• Exercise
Copy the data below exactly.

• Source material
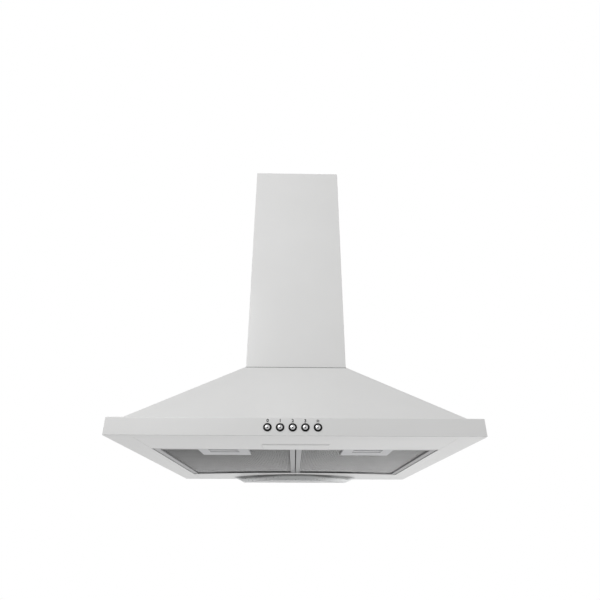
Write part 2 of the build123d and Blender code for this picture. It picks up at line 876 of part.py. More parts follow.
# ---------------------------------------------------------------- lamp tray, lamps and lens
tray_half = 149
tray_front = 79
tray_rear = 37
tray_height = 44
tray_flange = 4
tray_corner = 6
lamp_y = -58
lamp_height = 23
holder_radius = 13
holder_length = 30
holder_x = tray_half - sheet - seat_gap
cap_radius = 7
cap_length = 14
bulb_radius = 16
bulb_length = 58
bulb_nose = 8
bulb_nose_radius = 10
lens_half = 161
lens_front = 95
lens_rear = 36.5
lens_blunt = 3
lens_drop = 14
lens_inset = 27
lens_front_inset = 7
lens_rear_inset = 4
lens_wall = 2
z_tray = z_floor
z_lamp = z_bottom + lamp_height
z_lens_top = z_bottom - seat_gap


def d_face(half, front, rear):
    """A D outline: a straight rear side and one bowed front arc, with blunt ends."""
    tip = -rear - lens_blunt
    with BuildLine() as outline:
        Polyline((-half, tip), (-half, -rear), (half, -rear), (half, tip))
        ThreePointArc((half, tip), (0, -front), (-half, tip))
    make_face(outline.edges())


with BuildPart() as lamp_tray:
    with BuildSketch(on_level(z_tray)):
        span_rectangle(-tray_half, tray_half, -tray_front, -tray_rear)
    extrude(amount=tray_height)
    fillet(lamp_tray.edges().filter_by(Axis.Z), tray_corner)
    offset(amount=-sheet, openings=lamp_tray.faces().sort_by(Axis.Z)[0])
    with BuildSketch(on_level(z_tray)):
        span_rectangle(
            -tray_half - tray_flange,
            tray_half + tray_flange,
            -tray_front - tray_flange,
            -tray_rear + tray_flange,
        )
        span_rectangle(
            -tray_half + tray_corner,
            tray_half - tray_corner,
            -tray_front + sheet,
            -tray_rear - sheet,
            mode=Mode.SUBTRACT,
        )
    extrude(amount=sheet)
save(lamp_tray, "lamp_tray")

with BuildPart() as lamp_holders:
    for side in (-1, 1):
        with BuildSketch(across(side * holder_x, lamp_y, z_lamp)):
            Circle(holder_radius)
        extrude(amount=-side * holder_length)
        with BuildSketch(across(side * (holder_x - holder_length), lamp_y, z_lamp)):
            Circle(cap_radius + seat_gap)
        extrude(amount=side * (cap_length + seat_gap), mode=Mode.SUBTRACT)
save(lamp_holders, "lamp_holders")

bulb_start = holder_x - holder_length
with BuildPart() as lamp_caps:
    for side in (-1, 1):
        with BuildSketch(across(side * (bulb_start + cap_length), lamp_y, z_lamp)):
            Circle(cap_radius)
        extrude(amount=-side * cap_length)
save(lamp_caps, "lamp_caps")

with BuildPart() as lamp_bulbs:
    for side in (-1, 1):
        with BuildSketch(on_level(z_lamp).moved(Location((0, lamp_y, 0)))):
            with BuildLine():
                neck = side * bulb_start
                tip = side * (bulb_start - bulb_length)
                shoulder = tip + side * bulb_nose
                belly = tip + side * bulb_radius
                Polyline(
                    (tip, 0),
                    (neck, 0),
                    (neck, cap_radius),
                    (belly, bulb_radius),
                    (shoulder, bulb_radius),
                    (tip, bulb_nose_radius),
                    (tip, 0),
                )
            make_face()
        revolve(axis=Axis((0, lamp_y, z_lamp), (1, 0, 0)))
save(lamp_bulbs, "lamp_bulbs")

with BuildPart() as lamp_lens:
    with BuildSketch(on_level(z_lens_top)):
        d_face(lens_half, lens_front, lens_rear)
    with BuildSketch(on_level(z_lens_top - lens_drop)):
        d_face(lens_half - lens_inset, lens_front - lens_front_inset, lens_rear + lens_rear_inset)
    loft()
    with BuildSketch(on_level(z_lens_top)):
        d_face(lens_half - 2 * lens_wall, lens_front - lens_wall, lens_rear + lens_wall)
    with BuildSketch(on_level(z_lens_top - lens_drop + lens_wall)):
        d_face(
            lens_half - lens_inset,
            lens_front - lens_front_inset - lens_wall,
            lens_rear + lens_rear_inset + lens_wall,
        )
    loft(mode=Mode.SUBTRACT)
save(lamp_lens, "lamp_lens")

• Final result
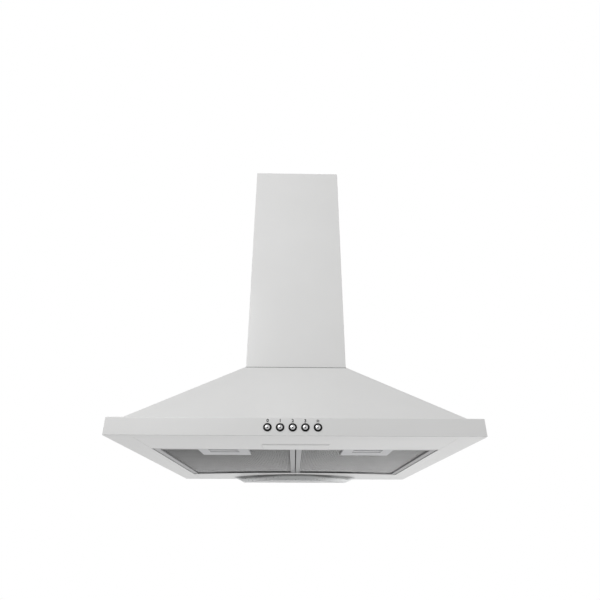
Write part 2 of the build123d and Blender code for this picture. It picks up at line 876 of part.py. More parts follow.
# ---------------------------------------------------------------- lamp tray, lamps and lens
tray_half = 149
tray_front = 79
tray_rear = 37
tray_height = 44
tray_flange = 4
tray_corner = 6
lamp_y = -58
lamp_height = 23
holder_radius = 13
holder_length = 30
holder_x = tray_half - sheet - seat_gap
cap_radius = 7
cap_length = 14
bulb_radius = 16
bulb_length = 58
bulb_nose = 8
bulb_nose_radius = 10
lens_half = 161
lens_front = 95
lens_rear = 36.5
lens_blunt = 3
lens_drop = 14
lens_inset = 27
lens_front_inset = 7
lens_rear_inset = 4
lens_wall = 2
z_tray = z_floor
z_lamp = z_bottom + lamp_height
z_lens_top = z_bottom - seat_gap


def d_face(half, front, rear):
    """A D outline: a straight rear side and one bowed front arc, with blunt ends."""
    tip = -rear - lens_blunt
    with BuildLine() as outline:
        Polyline((-half, tip), (-half, -rear), (half, -rear), (half, tip))
        ThreePointArc((half, tip), (0, -front), (-half, tip))
    make_face(outline.edges())


with BuildPart() as lamp_tray:
    with BuildSketch(on_level(z_tray)):
        span_rectangle(-tray_half, tray_half, -tray_front, -tray_rear)
    extrude(amount=tray_height)
    fillet(lamp_tray.edges().filter_by(Axis.Z), tray_corner)
    offset(amount=-sheet, openings=lamp_tray.faces().sort_by(Axis.Z)[0])
    with BuildSketch(on_level(z_tray)):
        span_rectangle(
            -tray_half - tray_flange,
            tray_half + tray_flange,
            -tray_front - tray_flange,
            -tray_rear + tray_flange,
        )
        span_rectangle(
            -tray_half + tray_corner,
            tray_half - tray_corner,
            -tray_front + sheet,
            -tray_rear - sheet,
            mode=Mode.SUBTRACT,
        )
    extrude(amount=sheet)
save(lamp_tray, "lamp_tray")

with BuildPart() as lamp_holders:
    for side in (-1, 1):
        with BuildSketch(across(side * holder_x, lamp_y, z_lamp)):
            Circle(holder_radius)
        extrude(amount=-side * holder_length)
        with BuildSketch(across(side * (holder_x - holder_length), lamp_y, z_lamp)):
            Circle(cap_radius + seat_gap)
        extrude(amount=side * (cap_length + seat_gap), mode=Mode.SUBTRACT)
save(lamp_holders, "lamp_holders")

bulb_start = holder_x - holder_length
with BuildPart() as lamp_caps:
    for side in (-1, 1):
        with BuildSketch(across(side * (bulb_start + cap_length), lamp_y, z_lamp)):
            Circle(cap_radius)
        extrude(amount=-side * cap_length)
save(lamp_caps, "lamp_caps")

with BuildPart() as lamp_bulbs:
    for side in (-1, 1):
        with BuildSketch(on_level(z_lamp).moved(Location((0, lamp_y, 0)))):
            with BuildLine():
                neck = side * bulb_start
                tip = side * (bulb_start - bulb_length)
                shoulder = tip + side * bulb_nose
                belly = tip + side * bulb_radius
                Polyline(
                    (tip, 0),
                    (neck, 0),
                    (neck, cap_radius),
                    (belly, bulb_radius),
                    (shoulder, bulb_radius),
                    (tip, bulb_nose_radius),
                    (tip, 0),
                )
            make_face()
        revolve(axis=Axis((0, lamp_y, z_lamp), (1, 0, 0)))
save(lamp_bulbs, "lamp_bulbs")

with BuildPart() as lamp_lens:
    with BuildSketch(on_level(z_lens_top)):
        d_face(lens_half, lens_front, lens_rear)
    with BuildSketch(on_level(z_lens_top - lens_drop)):
        d_face(lens_half - lens_inset, lens_front - lens_front_inset, lens_rear + lens_rear_inset)
    loft()
    with BuildSketch(on_level(z_lens_top)):
        d_face(lens_half - 2 * lens_wall, lens_front - lens_wall, lens_rear + lens_wall)
    with BuildSketch(on_level(z_lens_top - lens_drop + lens_wall)):
        d_face(
            lens_half - lens_inset,
            lens_front - lens_front_inset - lens_wall,
            lens_rear + lens_rear_inset + lens_wall,
        )
    loft(mode=Mode.SUBTRACT)
save(lamp_lens, "lamp_lens")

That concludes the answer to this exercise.